Purpose: Dyssynergia Defecation (DD) is an underrecognized cause of chronic constipation (CC). DD occurs when a patient is unable to coordinate the abdominal wall muscles, puborectalis/anorectal angle, anal sphincter and pelvic floor in a manner which allows the normal passage of stool from the rectum. Though constipation related complaints such as reduced stool frequency, straining and a sensation of incomplete evacuation are common, DD patients also commonly endorse abdominal symptoms such discomfort, pain, cramping, and bloating. Whether abdominal symptoms improve with biofeedback training in DD patients is unclear.

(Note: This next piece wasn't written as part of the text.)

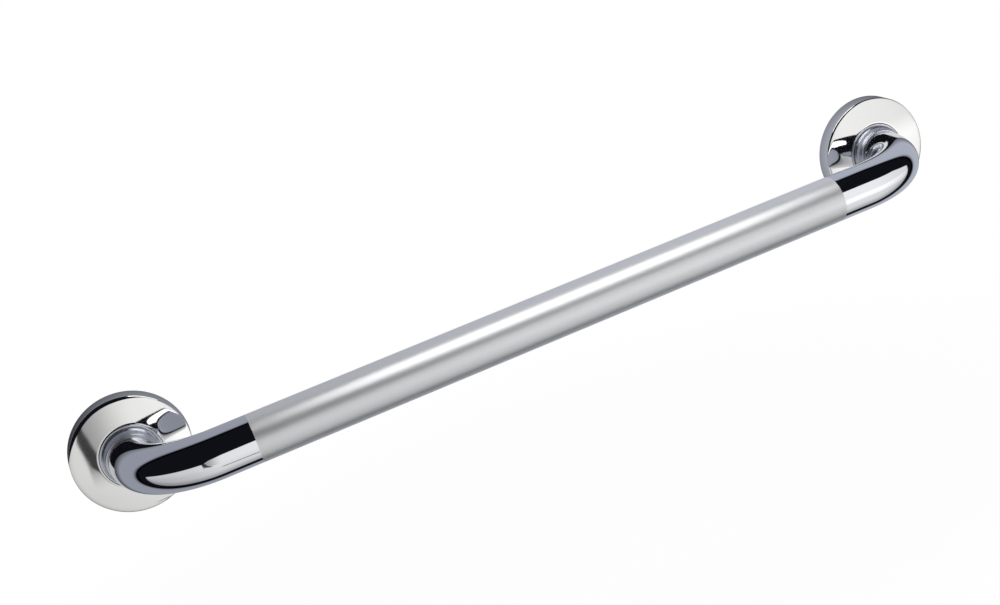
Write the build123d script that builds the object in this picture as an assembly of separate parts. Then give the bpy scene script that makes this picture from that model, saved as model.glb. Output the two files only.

We aimed to assess the impact of biofeedback therapy on abdominal symptoms including discomfort, pain, cramping and bloating in DD patients. Methods: A retrospective analysis of prospectively collected data from 65 manometrically proven DD patients who received biofeedback therapy at a tertiary center between 2008 and 2012. Each patient completed the 12 item Patient Assessment of Constipation (PAC-SYM) symptom questionnaire during their initial and discharge visits. The PAC-SYM measures abdominal complaints, rectal and stool domains related in CC patients. Paired sample t-tests were performed on the summations of the PAC-SYM and for each of the 12 individual items. P-values less than 0.05 were considered statistically significant. Results: The mean age of the sample was 54 years. Over 70% of participants were female and Caucasian. Bowel related and abdominal symptoms were commonly reported by DD patients. There was a highly significant reduction in initial total PAC-SYM score (22.8) and the PAC-SYM score following PT (12.1) (p<0.001). While all bowel and stool related domains significantly improved, substantial benefits for abdominal symptoms were also observed (See Table 1).Table: Effect of biofeedback on abdominal symptomsConclusion: Patients with dyssynergic defecation commonly report abdominal symptoms. Like bowel related symptoms, abdominal symptoms such as discomfort, pain and bloating significantly improve following biofeedback training.